TASK STATEMENT |
Write out all the data again, exactly as it stands.

DATA PROVIDED |
------------------------------------------------------------------------
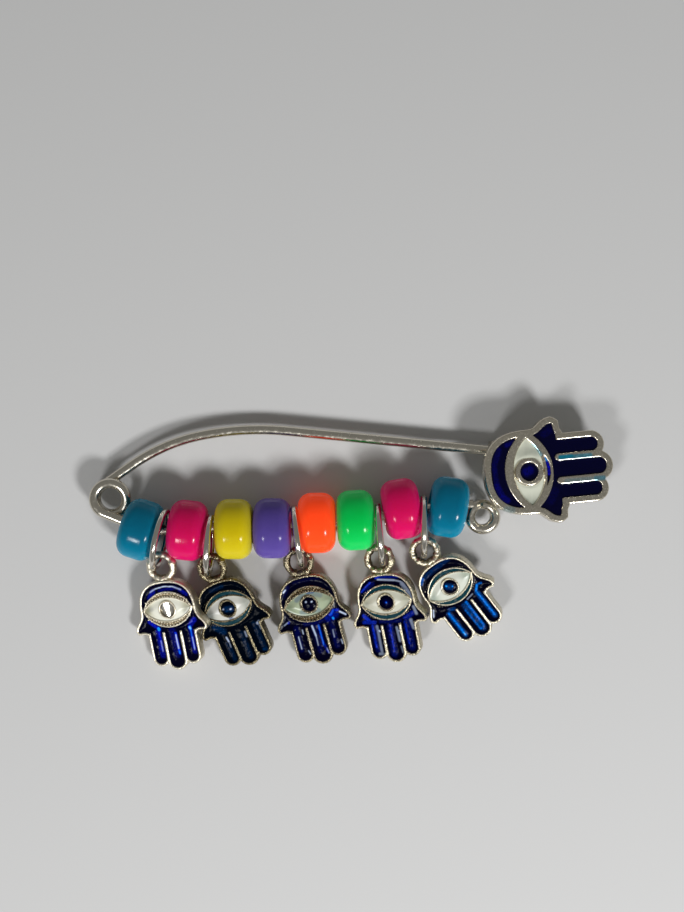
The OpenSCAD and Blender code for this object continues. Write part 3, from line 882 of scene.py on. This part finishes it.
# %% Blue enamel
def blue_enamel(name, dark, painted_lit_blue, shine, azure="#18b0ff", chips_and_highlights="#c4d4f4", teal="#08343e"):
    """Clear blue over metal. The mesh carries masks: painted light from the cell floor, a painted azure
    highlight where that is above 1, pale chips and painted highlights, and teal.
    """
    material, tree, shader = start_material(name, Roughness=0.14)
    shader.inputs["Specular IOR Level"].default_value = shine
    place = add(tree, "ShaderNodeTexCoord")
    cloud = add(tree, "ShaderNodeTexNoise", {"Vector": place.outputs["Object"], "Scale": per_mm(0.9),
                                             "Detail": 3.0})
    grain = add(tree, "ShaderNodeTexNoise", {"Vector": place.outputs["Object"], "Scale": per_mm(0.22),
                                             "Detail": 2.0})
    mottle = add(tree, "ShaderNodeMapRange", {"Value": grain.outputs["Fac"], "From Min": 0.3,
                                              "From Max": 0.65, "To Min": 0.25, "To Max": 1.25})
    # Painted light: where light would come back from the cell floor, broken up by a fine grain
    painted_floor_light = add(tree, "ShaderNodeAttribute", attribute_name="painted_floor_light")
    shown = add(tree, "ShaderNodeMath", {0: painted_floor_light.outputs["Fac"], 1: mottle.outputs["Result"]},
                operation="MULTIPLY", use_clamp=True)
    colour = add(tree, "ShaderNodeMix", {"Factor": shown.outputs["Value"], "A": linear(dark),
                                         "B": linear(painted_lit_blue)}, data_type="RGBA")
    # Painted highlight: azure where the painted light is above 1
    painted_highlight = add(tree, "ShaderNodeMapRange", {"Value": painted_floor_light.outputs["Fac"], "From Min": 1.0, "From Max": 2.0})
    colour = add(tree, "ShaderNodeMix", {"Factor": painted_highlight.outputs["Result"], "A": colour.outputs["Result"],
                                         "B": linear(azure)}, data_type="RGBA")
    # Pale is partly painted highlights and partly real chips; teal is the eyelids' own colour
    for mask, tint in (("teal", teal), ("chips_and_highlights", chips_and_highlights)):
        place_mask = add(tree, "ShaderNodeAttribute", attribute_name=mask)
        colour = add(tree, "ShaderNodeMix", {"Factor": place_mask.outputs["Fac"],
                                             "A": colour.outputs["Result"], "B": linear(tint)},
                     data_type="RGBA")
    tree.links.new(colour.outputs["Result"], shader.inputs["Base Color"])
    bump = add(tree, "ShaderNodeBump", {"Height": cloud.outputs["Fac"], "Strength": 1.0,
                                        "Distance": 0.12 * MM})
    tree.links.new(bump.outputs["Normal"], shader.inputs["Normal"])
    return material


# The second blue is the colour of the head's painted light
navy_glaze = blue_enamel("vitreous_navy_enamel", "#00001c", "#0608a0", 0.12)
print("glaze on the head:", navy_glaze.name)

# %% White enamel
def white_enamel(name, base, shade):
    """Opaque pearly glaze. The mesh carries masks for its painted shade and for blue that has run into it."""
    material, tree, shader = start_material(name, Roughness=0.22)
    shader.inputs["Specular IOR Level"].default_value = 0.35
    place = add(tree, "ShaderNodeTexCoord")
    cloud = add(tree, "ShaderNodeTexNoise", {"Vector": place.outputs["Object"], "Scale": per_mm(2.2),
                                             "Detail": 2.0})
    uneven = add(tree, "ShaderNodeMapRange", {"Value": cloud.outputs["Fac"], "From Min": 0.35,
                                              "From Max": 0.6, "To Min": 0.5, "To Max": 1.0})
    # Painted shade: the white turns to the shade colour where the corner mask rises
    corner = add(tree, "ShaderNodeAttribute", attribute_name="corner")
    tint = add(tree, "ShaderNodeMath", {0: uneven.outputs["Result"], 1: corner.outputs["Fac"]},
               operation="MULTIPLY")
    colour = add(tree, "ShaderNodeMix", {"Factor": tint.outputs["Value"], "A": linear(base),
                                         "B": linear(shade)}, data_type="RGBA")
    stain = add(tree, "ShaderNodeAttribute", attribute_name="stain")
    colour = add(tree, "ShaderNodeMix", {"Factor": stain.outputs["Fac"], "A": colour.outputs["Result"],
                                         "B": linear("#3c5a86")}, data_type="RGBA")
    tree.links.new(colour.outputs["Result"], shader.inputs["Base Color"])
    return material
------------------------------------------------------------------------
RESULT |
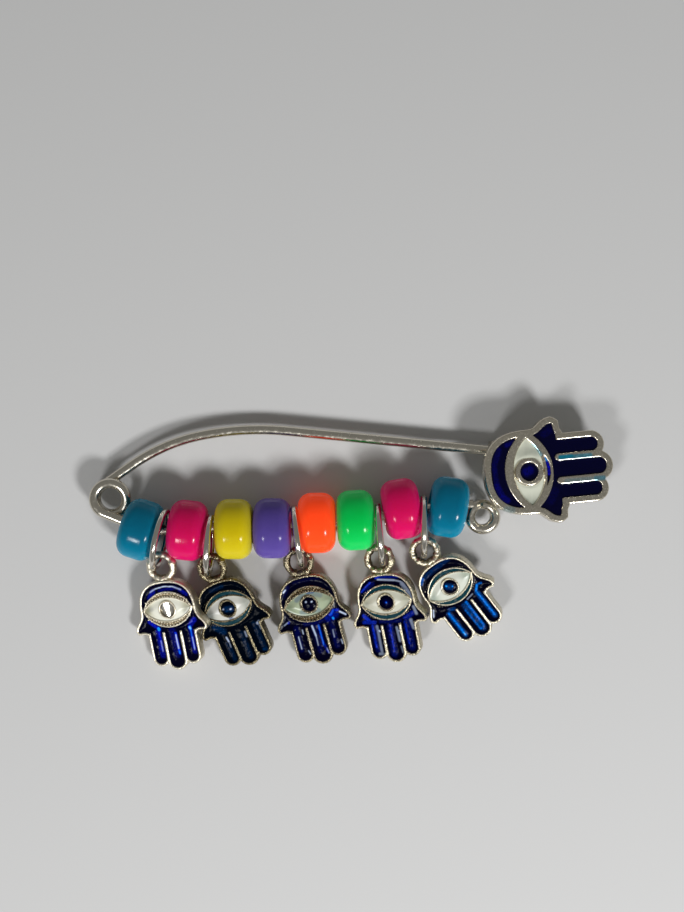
The OpenSCAD and Blender code for this object continues. Write part 3, from line 882 of scene.py on. This part finishes it.
# %% Blue enamel
def blue_enamel(name, dark, painted_lit_blue, shine, azure="#18b0ff", chips_and_highlights="#c4d4f4", teal="#08343e"):
    """Clear blue over metal. The mesh carries masks: painted light from the cell floor, a painted azure
    highlight where that is above 1, pale chips and painted highlights, and teal.
    """
    material, tree, shader = start_material(name, Roughness=0.14)
    shader.inputs["Specular IOR Level"].default_value = shine
    place = add(tree, "ShaderNodeTexCoord")
    cloud = add(tree, "ShaderNodeTexNoise", {"Vector": place.outputs["Object"], "Scale": per_mm(0.9),
                                             "Detail": 3.0})
    grain = add(tree, "ShaderNodeTexNoise", {"Vector": place.outputs["Object"], "Scale": per_mm(0.22),
                                             "Detail": 2.0})
    mottle = add(tree, "ShaderNodeMapRange", {"Value": grain.outputs["Fac"], "From Min": 0.3,
                                              "From Max": 0.65, "To Min": 0.25, "To Max": 1.25})
    # Painted light: where light would come back from the cell floor, broken up by a fine grain
    painted_floor_light = add(tree, "ShaderNodeAttribute", attribute_name="painted_floor_light")
    shown = add(tree, "ShaderNodeMath", {0: painted_floor_light.outputs["Fac"], 1: mottle.outputs["Result"]},
                operation="MULTIPLY", use_clamp=True)
    colour = add(tree, "ShaderNodeMix", {"Factor": shown.outputs["Value"], "A": linear(dark),
                                         "B": linear(painted_lit_blue)}, data_type="RGBA")
    # Painted highlight: azure where the painted light is above 1
    painted_highlight = add(tree, "ShaderNodeMapRange", {"Value": painted_floor_light.outputs["Fac"], "From Min": 1.0, "From Max": 2.0})
    colour = add(tree, "ShaderNodeMix", {"Factor": painted_highlight.outputs["Result"], "A": colour.outputs["Result"],
                                         "B": linear(azure)}, data_type="RGBA")
    # Pale is partly painted highlights and partly real chips; teal is the eyelids' own colour
    for mask, tint in (("teal", teal), ("chips_and_highlights", chips_and_highlights)):
        place_mask = add(tree, "ShaderNodeAttribute", attribute_name=mask)
        colour = add(tree, "ShaderNodeMix", {"Factor": place_mask.outputs["Fac"],
                                             "A": colour.outputs["Result"], "B": linear(tint)},
                     data_type="RGBA")
    tree.links.new(colour.outputs["Result"], shader.inputs["Base Color"])
    bump = add(tree, "ShaderNodeBump", {"Height": cloud.outputs["Fac"], "Strength": 1.0,
                                        "Distance": 0.12 * MM})
    tree.links.new(bump.outputs["Normal"], shader.inputs["Normal"])
    return material


# The second blue is the colour of the head's painted light
navy_glaze = blue_enamel("vitreous_navy_enamel", "#00001c", "#0608a0", 0.12)
print("glaze on the head:", navy_glaze.name)

# %% White enamel
def white_enamel(name, base, shade):
    """Opaque pearly glaze. The mesh carries masks for its painted shade and for blue that has run into it."""
    material, tree, shader = start_material(name, Roughness=0.22)
    shader.inputs["Specular IOR Level"].default_value = 0.35
    place = add(tree, "ShaderNodeTexCoord")
    cloud = add(tree, "ShaderNodeTexNoise", {"Vector": place.outputs["Object"], "Scale": per_mm(2.2),
                                             "Detail": 2.0})
    uneven = add(tree, "ShaderNodeMapRange", {"Value": cloud.outputs["Fac"], "From Min": 0.35,
                                              "From Max": 0.6, "To Min": 0.5, "To Max": 1.0})
    # Painted shade: the white turns to the shade colour where the corner mask rises
    corner = add(tree, "ShaderNodeAttribute", attribute_name="corner")
    tint = add(tree, "ShaderNodeMath", {0: uneven.outputs["Result"], 1: corner.outputs["Fac"]},
               operation="MULTIPLY")
    colour = add(tree, "ShaderNodeMix", {"Factor": tint.outputs["Value"], "A": linear(base),
                                         "B": linear(shade)}, data_type="RGBA")
    stain = add(tree, "ShaderNodeAttribute", attribute_name="stain")
    colour = add(tree, "ShaderNodeMix", {"Factor": stain.outputs["Fac"], "A": colour.outputs["Result"],
                                         "B": linear("#3c5a86")}, data_type="RGBA")
    tree.links.new(colour.outputs["Result"], shader.inputs["Base Color"])
    return material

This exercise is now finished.